Poetry / Adriana X. Jacobs
:: Deformation ::
A mother falls through a bed of chalk flowers, pulling her child behind her. A store crumbles, spilling votives into the street. The rats pour out of a manhole cover, shedding future plagues. And after they clear, a mailbox tips over. The polaroid of the family cat falls into the void (they will find him in a thousand years). The glossy beetles slide off their pins and take flight. Someone painted “everything will be ok” on the bridge. This is how it will be when it is over. The morning news and missing faces stitched together. While the wires hold together. Branches covered with the luggage of layovers. The restaurant laid out for missed reservations. And under the sink, poached chicken in duck fat waiting to be served. There will be no theory for the shells in the child’s pocket. For the threads of neon green and yellow, stems of flowers stripped from the pavement, migrating into the lower strata, and staying there, like a tear on a chin. One of the els collides with the legs of a cockroach to form an ancient language. The legs of the k will keep on going, like one of those half bodies still walking ahead.
From the writer
:: Account ::
“Deformation” comes from a poetry book manuscript I have been working on that is inspired by video games like The Last of Us, Plague Tale: Requiem, and Death Stranding. Both the book and this poem imagine a leftover world carefully explored and picked over by those who remain. A few months into the Covid-19 pandemic, I read an article about the closure of restaurants in New York City and the future of the food industry. The line that stood out for me concerned the preservation of par-cooked chicken in duck fat. The chef wasn’t sure that this would work, so I took this as an opportunity to try a different method and poach the chicken instead.
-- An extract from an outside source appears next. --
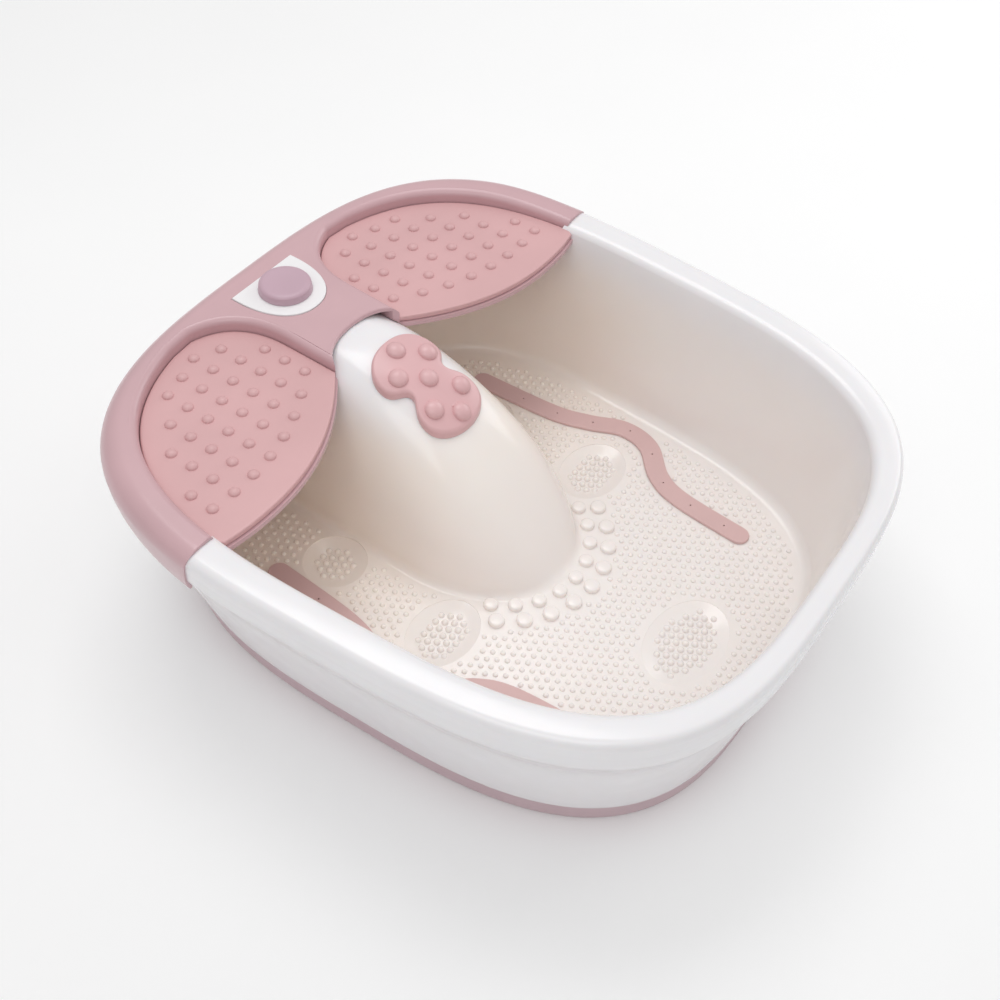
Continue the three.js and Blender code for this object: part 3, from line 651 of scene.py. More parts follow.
def clear_floor(x, y):
    """True where a small floor nub has room."""
    wall_margin, dish_margin, stud_margin, strip_margin = 10, 2.5, 3.2, 2.6
    if inside_outline(x, y, BASIN, (BASIN_TOP - FLOOR_TOP) * BASIN_DRAFT + wall_margin) > 1:
        return False
    hump_margin = HUMP_FILLET + 2.2
    half, nose = HUMP_HALF + hump_margin, HUMP_NOSE_LENGTH + hump_margin
    if y > HUMP_ROUND_Y:
        if abs(x) < half:
            return False
    elif (x / half) ** 2 + ((HUMP_ROUND_Y - y) / nose) ** 2 < 1:
        return False
    for dish_x, dish_y, half_x, half_y, _ in DISHES:
        if ((x - dish_x) / (half_x + dish_margin)) ** 2 + ((y - dish_y) / (half_y + dish_margin)) ** 2 < 1:
            return False
    if any(math.hypot(x - a, y - b) < size + stud_margin for a, b, size in STUDS):
        return False
    return all(math.hypot(abs(x) - a, y - b) > STRIP_WIDTH / 2 + strip_margin for a, b in STRIP_FINE)


def floor_nubs():
    """Staggered small nubs over the floor, the studs, and the nubs in the dishes."""
    pitch_x, pitch_y = 5.9, 5.1
    made = []
    for row in range(-36, 37):
        for column in range(-27, 28):
            x = (column + (row % 2) / 2) * pitch_x
            y = row * pitch_y
            if clear_floor(x, y):
                made.append(nub(x, y, FLOOR_TOP, 1.7, 1.4, 8))
    for place in STUDS:
        made.append(stud(*place, 3.1))
    for place in DISHES:
        made.extend(dish_nubs(*place))
    return made


def box(low, high):
    corners = [(low[0], low[1]), (high[0], low[1]), (high[0], high[1]), (low[0], high[1])]
    return prism(corners, low[2], high[2])


def gland_place():
    low, high = node_box("cord_gland")
    return (low.x + high.x) / 2, (low.z + high.z) / 2


def tub_body():
    """Tub with the hump, the dry space under it and the well below the console."""
    block_half = WELL_HALF + 2.4
    block_low = (-block_half, WELL_FRONT - WALL, WELL_FLOOR - WALL)
    well_block = box(block_low, (block_half, WELL_REAR + WALL, PAD_TOP))
    dry = cut(hump(-WALL, FLOOR_UNDER - 8), copy_of(well_block))
    body = add(tub_sheet(), hump(0, FLOOR_UNDER + 1, HUMP_FILLET))
    cut(body, dry)
    add(body, well_block)
    cut(body, box((-WELL_HALF, WELL_FRONT, WELL_FLOOR), (WELL_HALF, WELL_REAR, 200)))
    cut(body, rod(SHAFT_HOLE_R, WELL_FLOOR - 8, WELL_FLOOR + 8, 0, KNOB_Y))
    add(body, gathered([dish_underside(*place) for place in DISHES]))
    cut(body, gathered([dish(*place) for place in DISHES]))
    add(body, gathered(floor_nubs()))
    cut(body, *(rod(PEG_R + 0.5, 100, 150, 0, y) for y in PEG_PLACES))
    gland_x, gland_z = gland_place()
    cut(body, laid_along_y(rod(GLAND_R + 0.4, 165, 200), gland_x, gland_z))
    return cut(body, *(rod(SPIGOT_R + 0.5, 28, 37, side * SPIGOT[0], SPIGOT[1]) for side in (-1, 1)))


# ---------- deck ----------
def rest_edge_y(x):
    """Front edge of the foot rests, bowed to the rear beside the hump."""
    return 61.5 + 33 * (abs(abs(x) - 130) / 92) ** 2.2


def lid(inward, bottom):
    """Crowned lid over the whole outline, shrunk by inward for its inner side."""
    skirt = [(5.2, bottom), (4.4, bottom + 0.3), (3.9, bottom + 1.2)]
    skirt += [(2.6, 110), (1.2, 115), (0, 121), (-0.8, 127)]
    rings = [plain_ring(RIM, inset + inward, z) for inset, z in skirt]
    across = 10.5
    shoulder_z = 133
    for i in range(13):
        turn = math.pi / 2 * i / 12
        inset = -DECK_PROUD + across * (1 - math.cos(turn))
        ring = [outline_point(angle, RIM, inset + inward) for angle in TURNS]
        rings.append([(x, y, lerp(shoulder_z, deck_top_z(y), math.sin(turn)) - inward) for x, y in ring])
    edge = [outline_point(angle, RIM, 13 + inward) for angle in TURNS]
    for i in range(20):
        share = 1 - i / 20
        ring = [(x * share, MIDDLE_Y + (y - MIDDLE_Y) * share) for x, y in edge]
        rings.append([(x, y, deck_top_z(y) - inward) for x, y in ring])
    return loft(rings)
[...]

I imagined someone stumbling into the restaurant kitchen decades from now. Maybe they would be hiding or returning to a place full of good memories of another time. They would find air-tight bags of chicken encased in duck fat and maybe have the best meal of their life. Or the rats would get to it first. This image became the kernel of “Deformation,” which approaches crisis as a seismic event, rearranging memories, routines, language. But in most of my poems, this process is never completed; rather, I am interested in the space and time between breakdown and repair, the state of being in crisis, at the edge of greed and vulnerability, generosity and violence.
Adriana X. Jacobs is a poet, scholar, and translator based in Oxford, England and Brooklyn, NY. Her poems have appeared recently in Blackbox Manifold, Asoophit, Place de la Sorbonne, Poetry Dispatch, and Tupelo Quarterly. Her translations from Hebrew include Vaan Nguyen’s The Truffle Eye (Zephyr Press), winner of the 2022 Harold Morton Landon Translation Award, and Merav Givoni Hrushovski’s End— (Carrion Bloom Books, 2023). She is the author of the poetry zine Afterlife is Sweet (rinky dink press) and the chapbook The Turning (forthcoming, Dancing Girl Press). She teaches Hebrew and comparative literature at the University of Oxford.